*EXERCISE*
Copy out each line of the material below that holds the string "context".
==*==
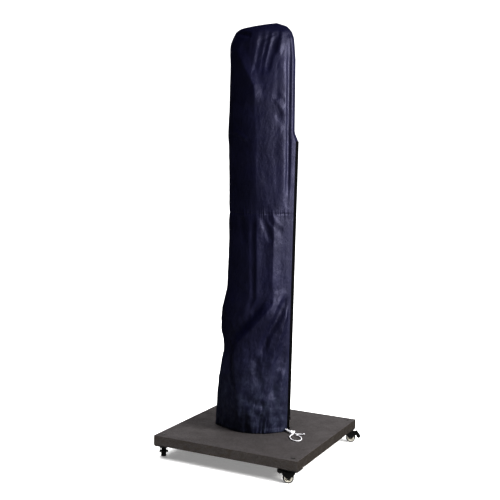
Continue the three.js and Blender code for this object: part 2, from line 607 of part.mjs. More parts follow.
// ---------------------------------------------------------------- drawcord and its lock
const LYING = SLAB_TOP + GAP + CORD.r;
const LOCK_Z = SLAB_TOP + GAP + LOCK.high / 2;
const lockPoint = (along, across, z) => {
  const [c, s] = [Math.cos(LOCK.turn), Math.sin(LOCK.turn)];
  return [LOCK.x + along * c - across * s, LOCK.y + along * s + across * c, z];
};
const LONG_START = -49; // where each cord leaves the hem, measured from the lock
const SHORT_START = -47.5;
const LONG_CORD = [
  lockPoint(LONG_START, -LOCK.boreOff, LOCK_Z + 7),
  lockPoint(-26, -LOCK.boreOff, LOCK_Z + 1.5),
  lockPoint(-10, -LOCK.boreOff, LOCK_Z),
  lockPoint(10, -LOCK.boreOff, LOCK_Z),
  lockPoint(20, -LOCK.boreOff - 1, LYING + 1.5),
  [191, -152, LYING],
  [181, -172, LYING],
  [176, -196, LYING],
  [180, -224, LYING],
  [191, -250, LYING],
  [208, -264, LYING],
  [226, -262, LYING],
  [238, -246, LYING],
  [242, -222, LYING],
  [240, -198, LYING],
  [232, -178, LYING],
  [220, -164, LYING],
];
const SHORT_CORD = [
  lockPoint(SHORT_START, LOCK.boreOff, LOCK_Z + 7),
  lockPoint(-26, LOCK.boreOff, LOCK_Z + 1.5),
  lockPoint(-10, LOCK.boreOff, LOCK_Z),
  lockPoint(10, LOCK.boreOff, LOCK_Z),
  lockPoint(20, LOCK.boreOff + 1, LYING + 1.5),
  [219, -138, LYING],
  [234, -138, LYING],
  [248, -141, LYING],
  [260, -146, LYING],
];

// A round tube along the route, with the knot at its free end as part of the same piece.
function cordTube(route, steps) {
  const curve = new THREE.CatmullRomCurve3(route.map((p) => new THREE.Vector3(...p)), false, "centripetal");
  const section = new THREE.Shape();
  for (let i = 0; i < 8; i++) {
    const angle = (i * Math.PI) / 4;
    const place = [CORD.r * Math.cos(angle), CORD.r * Math.sin(angle)];
    if (i) section.lineTo(...place);
    else section.moveTo(...place);
  }
  const body = new THREE.ExtrudeGeometry(section, { steps, extrudePath: curve, bevelEnabled: false });
  const [x, y] = route.at(-1);
  const knot = new THREE.SphereGeometry(CORD.knotR, 8, 6).translate(x, y, SLAB_TOP + GAP + CORD.knotR);
  return joined(body, knot);
}

function drawcord() {
  put(umbrella, "drawcord_long", cordTube(LONG_CORD, 34), MATERIAL.cord);
  put(umbrella, "drawcord_short", cordTube(SHORT_CORD, 14), MATERIAL.cord);

  const place = new THREE.Group();
  place.position.set(LOCK.x, LOCK.y, LOCK_Z);
  place.rotation.z = LOCK.turn;
  umbrella.add(place);
  const { long, deep, high, boreR, boreOff } = LOCK;
  const face = roundedRectangle(long, high, 5);
  for (const x of [-boreOff, boreOff]) face.holes.push(new THREE.Path().absarc(x, 0, boreR, 0, Math.PI * 2));
  const barrel = raised(face, -deep / 2, deep / 2, 4).rotateX(Math.PI / 2).rotateZ(Math.PI / 2);
  const pocket = rodAcross(3.9, long / 2 - 3.6, long / 2 + 1, 12);
  put(place, "cord_lock_body", cut(barrel, pocket), MATERIAL.cord);
  const stem = rodAcross(3.5, long / 2 - 0.4, long / 2 + 4, 12);
  const button = rodAcross(5.2, long / 2 + 3.4, long / 2 + 10, 14);
  put(place, "cord_lock_button", joined(stem, button), MATERIAL.cord);
}

slab();
casters();
swivelFoot();
mastAndSlider();
crank();
boomAndStays();
foldedCanopy();
cover();
zip();
drawcord();

export default model;
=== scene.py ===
"""A folded side-pole patio umbrella in its zipped cover, standing on a wheeled stone base."""

import json
import math
import random

import bpy
import numpy as np
from mathutils import Matrix, Vector, noise
from mathutils.bvhtree import BVHTree


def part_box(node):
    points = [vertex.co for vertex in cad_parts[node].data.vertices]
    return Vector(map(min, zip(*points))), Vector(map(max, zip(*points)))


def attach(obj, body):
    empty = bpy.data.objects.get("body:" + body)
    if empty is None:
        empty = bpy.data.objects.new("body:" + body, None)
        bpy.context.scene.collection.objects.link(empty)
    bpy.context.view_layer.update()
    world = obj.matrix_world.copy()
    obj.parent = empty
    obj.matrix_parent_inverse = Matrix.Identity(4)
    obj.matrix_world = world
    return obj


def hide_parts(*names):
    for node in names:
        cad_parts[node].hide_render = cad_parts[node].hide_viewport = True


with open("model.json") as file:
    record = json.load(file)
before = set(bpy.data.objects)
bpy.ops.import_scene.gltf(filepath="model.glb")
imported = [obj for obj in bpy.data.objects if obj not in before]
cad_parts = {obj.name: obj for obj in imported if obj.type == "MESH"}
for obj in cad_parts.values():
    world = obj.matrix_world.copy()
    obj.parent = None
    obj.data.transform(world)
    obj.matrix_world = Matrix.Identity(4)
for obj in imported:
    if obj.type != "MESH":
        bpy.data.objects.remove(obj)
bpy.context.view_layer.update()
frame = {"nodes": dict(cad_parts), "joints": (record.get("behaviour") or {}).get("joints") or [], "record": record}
node = frame["nodes"]
joint = {j["name"]: j for j in frame["joints"]}

# The umbrella stands turned on its base: "across" is its width and "back" runs away from its front.
ACROSS = Vector(joint["crank_turn"]["axis"]).normalized()
BACK = Vector((-ACROSS.y, ACROSS.x, 0))
UP = Vector((0, 0, 1))
SLAB_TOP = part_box("slab")[1].z
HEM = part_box("cover")[0].z
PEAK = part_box("cover")[1].z


def at(across, back, z):
    """A point given in the umbrella's own directions, in metres."""
    return ACROSS * across + BACK * back + UP * z


# ------------------------------------------------------------------ camera, lights and floor
CAMERA_AZIMUTH = math.radians(26.78)
CAMERA_ELEVATION = math.radians(5.17)
CAMERA_ROLL = math.radians(1.08)
CAMERA_PLACE = (2.1607, -4.4409, 1.6415)
CAMERA_LENS = 60.92
ROOM_LIGHT = 0.02
AIM_SHARE = 0.42  # how far up the object the area lights look
CEILING_POWER = 3.5
CEILING_SPREAD = math.radians(70)
FLOOR_SIDE = 200
FLOOR_GLOW = 0.22  # makes the floor as white as the room behind it


def camera():
    backward = Vector((
        math.sin(CAMERA_AZIMUTH) * math.cos(CAMERA_ELEVATION),
        -math.cos(CAMERA_AZIMUTH) * math.cos(CAMERA_ELEVATION),
        math.sin(CAMERA_ELEVATION),
    ))
    level = Vector((math.cos(CAMERA_AZIMUTH), math.sin(CAMERA_AZIMUTH), 0))
    over = backward.cross(level)
    right = level * math.cos(CAMERA_ROLL) + over * math.sin(CAMERA_ROLL)
    top = over * math.cos(CAMERA_ROLL) - level * math.sin(CAMERA_ROLL)
    data = bpy.data.cameras.new("camera")
    data.lens = CAMERA_LENS
    made = bpy.data.objects.new("camera", data)
    facing = Matrix((right, top, backward)).transposed().to_4x4()
    made.matrix_world = Matrix.Translation(CAMERA_PLACE) @ facing
    bpy.context.scene.collection.objects.link(made)
    bpy.context.scene.camera = made


def soft_light(name, bearing, elevation, distance, size, power, colour=(1, 1, 1)):
    """A square area light that looks near the middle of the object; bearing is from +X towards +Y."""
    aim = Vector((0, 0, PEAK * AIM_SHARE))
    a, e = math.radians(bearing), math.radians(elevation)
    out = Vector((math.cos(a) * math.cos(e), math.sin(a) * math.cos(e), math.sin(e)))
    data = bpy.data.lights.new(name, "AREA")
    data.shape = "SQUARE"
    data.size = size
    data.energy = power
    data.color = colour
    made = bpy.data.objects.new(name, data)
    made.location = aim + out * distance
    made.rotation_euler = out.to_track_quat("Z", "Y").to_euler()
    bpy.context.scene.collection.objects.link(made)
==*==
*RESPONSE*
        bpy.context.scene.collection.objects.link(empty)
    bpy.context.view_layer.update()
bpy.context.view_layer.update()
    bpy.context.scene.collection.objects.link(made)
    bpy.context.scene.camera = made
    bpy.context.scene.collection.objects.link(made)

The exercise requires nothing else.